Por: Gustavo Alvarez Gardeazabal
Hoy, hace exactamente 35 años, a las 8 y 02 minutos de la mañana de ese 1 de junio de 1988 presté juramento como el primer alcalde popular de Tuluá.
Lo hice en el minidespacho que el Juez Primero Civil, Felipe Borda, tenía en el Edificio Época. Fue una ceremonia sin discursos ni promesas. Me acompañaba tan solo “Pecueca” el guardaespaldas sin revólver de todos los alcaldes, a quien Taponcho,el mejor chuletero de Tuluá, había emperifollado de saco y corbata, y zapatos de charol ,luciendo mucho más elegante que yo,que iba de terno azul oscuro, corbata roja y el bastón de Gertrúdiz Potes en mi antebrazo.
Salimos de allí, sin atafagos ni aplausos y los dos llegamos hasta la alcaldía, a recibír un municipio en donde el suministro de agua potable se suspendía a las 11 de la mañana, la basura se recogía en carretillas de mano o de caballo para botar en un hueco camino al aeropuerto, donde se le echaba candela todas las noches. Los teléfonos eran electromecánicos pero en las bodegas de un puerto japonés estaba la planta digital esperando quien consiguiera un papel para traerlo.

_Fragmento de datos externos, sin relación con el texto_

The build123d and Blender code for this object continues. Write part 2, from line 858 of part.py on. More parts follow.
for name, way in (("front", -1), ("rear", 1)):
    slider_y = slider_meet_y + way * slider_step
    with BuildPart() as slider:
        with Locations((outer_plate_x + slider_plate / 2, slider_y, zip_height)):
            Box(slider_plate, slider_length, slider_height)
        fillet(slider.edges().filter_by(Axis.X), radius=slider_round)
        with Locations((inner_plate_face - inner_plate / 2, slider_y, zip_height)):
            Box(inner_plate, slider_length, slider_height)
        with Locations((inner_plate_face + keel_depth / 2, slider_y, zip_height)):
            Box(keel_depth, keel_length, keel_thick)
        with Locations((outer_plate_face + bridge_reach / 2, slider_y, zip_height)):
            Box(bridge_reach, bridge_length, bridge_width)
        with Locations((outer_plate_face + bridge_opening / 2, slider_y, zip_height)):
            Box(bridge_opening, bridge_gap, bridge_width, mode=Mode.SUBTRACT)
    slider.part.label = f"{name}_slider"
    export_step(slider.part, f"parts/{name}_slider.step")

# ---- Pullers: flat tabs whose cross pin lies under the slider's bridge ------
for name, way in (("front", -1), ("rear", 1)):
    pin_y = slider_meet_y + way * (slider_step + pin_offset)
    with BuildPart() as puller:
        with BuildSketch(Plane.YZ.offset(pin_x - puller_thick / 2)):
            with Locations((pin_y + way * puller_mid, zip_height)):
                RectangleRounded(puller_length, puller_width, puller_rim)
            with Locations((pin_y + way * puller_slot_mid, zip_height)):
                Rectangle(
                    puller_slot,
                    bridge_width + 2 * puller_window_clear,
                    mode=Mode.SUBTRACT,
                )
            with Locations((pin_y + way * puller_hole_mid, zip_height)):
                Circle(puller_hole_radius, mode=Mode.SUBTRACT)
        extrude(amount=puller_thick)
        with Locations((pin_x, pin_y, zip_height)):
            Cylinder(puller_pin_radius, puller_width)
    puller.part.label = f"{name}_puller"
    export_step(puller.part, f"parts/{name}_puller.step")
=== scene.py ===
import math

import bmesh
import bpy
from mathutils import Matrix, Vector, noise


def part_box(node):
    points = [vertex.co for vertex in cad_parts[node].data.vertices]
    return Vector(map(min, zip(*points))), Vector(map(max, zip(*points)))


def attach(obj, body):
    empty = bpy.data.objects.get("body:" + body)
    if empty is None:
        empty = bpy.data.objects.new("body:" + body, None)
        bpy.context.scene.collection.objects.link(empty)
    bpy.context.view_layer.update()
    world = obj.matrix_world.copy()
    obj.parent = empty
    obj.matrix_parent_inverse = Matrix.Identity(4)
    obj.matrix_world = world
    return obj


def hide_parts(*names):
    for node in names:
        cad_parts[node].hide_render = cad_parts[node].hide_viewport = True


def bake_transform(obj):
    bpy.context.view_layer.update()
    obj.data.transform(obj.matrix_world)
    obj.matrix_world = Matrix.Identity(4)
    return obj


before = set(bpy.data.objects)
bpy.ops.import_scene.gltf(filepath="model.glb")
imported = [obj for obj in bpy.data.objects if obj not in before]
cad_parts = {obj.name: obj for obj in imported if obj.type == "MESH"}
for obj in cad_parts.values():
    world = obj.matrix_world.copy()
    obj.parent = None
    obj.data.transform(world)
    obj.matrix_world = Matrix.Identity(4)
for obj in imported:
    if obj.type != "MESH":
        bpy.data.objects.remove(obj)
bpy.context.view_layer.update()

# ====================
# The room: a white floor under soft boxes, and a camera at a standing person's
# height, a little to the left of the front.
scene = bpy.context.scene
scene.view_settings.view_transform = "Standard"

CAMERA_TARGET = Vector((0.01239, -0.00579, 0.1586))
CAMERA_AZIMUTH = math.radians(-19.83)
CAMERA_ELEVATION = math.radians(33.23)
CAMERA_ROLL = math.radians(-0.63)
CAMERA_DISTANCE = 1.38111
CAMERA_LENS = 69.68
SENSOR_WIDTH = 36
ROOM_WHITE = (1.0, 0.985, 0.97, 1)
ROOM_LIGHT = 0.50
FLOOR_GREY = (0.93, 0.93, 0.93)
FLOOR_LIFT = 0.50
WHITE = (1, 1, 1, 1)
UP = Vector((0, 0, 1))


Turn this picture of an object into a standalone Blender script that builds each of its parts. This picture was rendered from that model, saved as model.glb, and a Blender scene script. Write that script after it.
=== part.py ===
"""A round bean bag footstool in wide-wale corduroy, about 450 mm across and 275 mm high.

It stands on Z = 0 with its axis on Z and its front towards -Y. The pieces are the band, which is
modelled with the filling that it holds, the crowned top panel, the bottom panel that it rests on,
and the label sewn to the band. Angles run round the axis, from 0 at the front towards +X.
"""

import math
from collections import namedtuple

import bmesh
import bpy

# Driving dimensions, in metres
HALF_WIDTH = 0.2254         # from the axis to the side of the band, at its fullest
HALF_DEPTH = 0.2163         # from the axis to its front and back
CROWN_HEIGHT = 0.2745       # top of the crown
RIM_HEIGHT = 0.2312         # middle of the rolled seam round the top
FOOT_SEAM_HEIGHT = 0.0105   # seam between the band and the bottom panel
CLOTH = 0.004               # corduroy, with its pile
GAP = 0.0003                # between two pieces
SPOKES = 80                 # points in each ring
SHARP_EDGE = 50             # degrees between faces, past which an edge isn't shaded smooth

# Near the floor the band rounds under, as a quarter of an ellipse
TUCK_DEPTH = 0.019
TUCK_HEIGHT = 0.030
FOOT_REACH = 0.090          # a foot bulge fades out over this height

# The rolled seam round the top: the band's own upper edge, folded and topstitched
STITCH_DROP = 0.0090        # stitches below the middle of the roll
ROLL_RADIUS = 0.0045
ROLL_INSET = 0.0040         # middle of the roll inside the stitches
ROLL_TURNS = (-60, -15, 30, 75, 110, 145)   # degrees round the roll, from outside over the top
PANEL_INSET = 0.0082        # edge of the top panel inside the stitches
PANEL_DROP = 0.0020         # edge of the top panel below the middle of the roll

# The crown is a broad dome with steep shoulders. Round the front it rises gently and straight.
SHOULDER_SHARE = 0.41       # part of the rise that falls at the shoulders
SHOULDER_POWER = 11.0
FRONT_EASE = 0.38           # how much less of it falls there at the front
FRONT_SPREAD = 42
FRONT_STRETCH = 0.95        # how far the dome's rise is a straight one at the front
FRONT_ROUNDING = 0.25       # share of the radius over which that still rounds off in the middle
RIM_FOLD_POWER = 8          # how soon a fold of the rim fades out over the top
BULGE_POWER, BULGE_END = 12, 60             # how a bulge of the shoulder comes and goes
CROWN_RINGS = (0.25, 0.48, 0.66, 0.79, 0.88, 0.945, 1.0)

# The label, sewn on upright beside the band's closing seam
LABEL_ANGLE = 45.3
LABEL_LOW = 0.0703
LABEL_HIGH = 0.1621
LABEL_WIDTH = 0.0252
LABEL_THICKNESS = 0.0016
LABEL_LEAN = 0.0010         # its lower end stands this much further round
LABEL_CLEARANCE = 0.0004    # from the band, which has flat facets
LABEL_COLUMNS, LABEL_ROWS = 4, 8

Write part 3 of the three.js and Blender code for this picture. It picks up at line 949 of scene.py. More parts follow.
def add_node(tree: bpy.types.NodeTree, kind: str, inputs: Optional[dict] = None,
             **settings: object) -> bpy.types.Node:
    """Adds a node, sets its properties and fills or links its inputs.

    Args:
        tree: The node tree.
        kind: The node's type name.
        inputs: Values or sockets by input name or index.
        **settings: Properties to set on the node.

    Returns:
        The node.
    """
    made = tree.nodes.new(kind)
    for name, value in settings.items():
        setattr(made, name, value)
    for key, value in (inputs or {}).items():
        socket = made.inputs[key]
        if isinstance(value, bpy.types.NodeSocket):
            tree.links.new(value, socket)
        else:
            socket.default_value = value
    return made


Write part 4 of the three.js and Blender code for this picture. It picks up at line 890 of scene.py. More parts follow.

El espíritu cívico que en 1920 levantó a Tuluá de villorrio en ciudad se había perdido. Pero todo, con entusiasmo, con imaginación y convencido que podía demostrar que sí era posible gobernar sin robar, lo pude sacar adelante en menos de dos años. Me conmueve todavía pasearme por sus calles y que los mayores de 45 años me reconozcan y traten de contarme su historia de como vivieron mis alcaldías.
No se pudo conseguir solución a otros muchos problemas porque el presupuesto era menguado, pero con totuma en mano recogíamos para entre todos pavimentar calles, reparar carreteras y levantar festejos.
Dos años después salí aplaudido por una manifestación que llenó el parque Boyacá a coger un taxi porque mi camperito azul me lo habían robado meses atrás, en las ñatas de la Policía, de la puerta de mi casa donde lo tenía parqueado.